Zu Beginn des Tanzabends zeigen die fünf Tänzerinnen Gesten des Flamencos nur noch zerstückelt. Leider. Denn ihr Flamenco ist wirklich gut. Aber statt dabei zu bleiben, müssen sie mit zerquälten Gesichtern in nachdenkliche Posen sinken. Wobei man den Eindruck gewinnt, man schaue gut ausgebildeten Tanzabsolventinnen zu, die mit den dunklen Dingen, die sie da auf die Bühne bringen, selbst nicht das Geringste zu tun haben. Auf alle Fälle nicht in dieser Form. Es macht sich ein Phänomen breit, das man unter umgekehrten Vorzeichen vom Ballett kennt. Dort halten einem (bei klassisch-romantischen Stücken) die Ballerinen noch unter größten Anstrengungen ihr starres Cheese-Lächeln entgegen. Hier sind es die Masken der Verzweiflung, die einem Publikum penetrant, auch noch bei Halbdrehungen, entgegengestreckt werden.
Es gibt eine Defloration, die in Form eines abgestreiften roten Höschens sichtbar wird und eine singende Frau, die gern ein Kind möchte und keines hat und sich statt dessen Wäsche vor den Bauch hält. Es gibt Wäscherinnen, die herzallerliebst ihre Tücher gemeinsam aufhängen und zuammenlegen.

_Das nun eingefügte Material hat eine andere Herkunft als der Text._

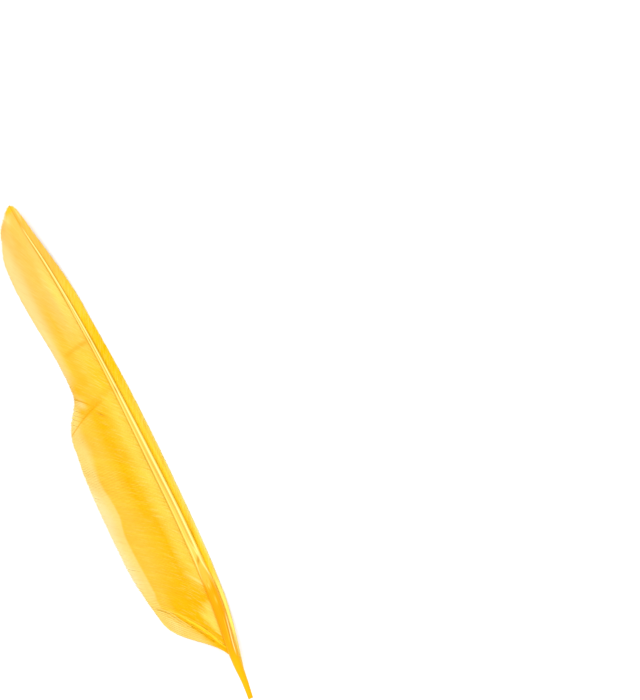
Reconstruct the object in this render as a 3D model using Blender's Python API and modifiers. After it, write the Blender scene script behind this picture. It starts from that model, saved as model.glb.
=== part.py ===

Auch wenn hier nur Frauen tanzen, glaube keiner, das hätte irgendetwas mit Emanzipation zu tun. Flamenco ist Volkstanz, und so wird er hier auch trotz seiner Mischung mit Modern Dance-Elementen verstanden. Der linke vordere Bühnenrand ist imaginierter Ort des abwesenden Männlichen, des Begehrens und des Grauens, dem man sich, Kastagnetten schlagend, steppend oder auf dem Boden rollend nähert und von dem man sich auf ebensolche Weise wieder zurückzieht. Eigentlich ist das abwesende Männliche den ganzen Abend Thema. Was im Prinzip in Ordnung ist, schließlich sind Männer keine uninteressante Sache. Nur leider ist es so fürchterlich penetrant in Szene gesetzt.
Fairerweise muß man sagen, daß „Increpacion“, das Stück, auf der tänzerischen Ebene einige Qualitäten vorzuweisen hat. So war zum Beispiel die Weise, in der Bewegungen einzelner Tänzerinnen von anderen aufgenommen werden, um dann in asynchrone und schließlich synchrone Bewegungen zu münden, hochinteressant. Michaela Schlagenwerth
Nächstes Tanzstück im Rahmen von Festa Catalana im Podewil: Mal Pelo, am 16./17. Juni, 20 Uhr.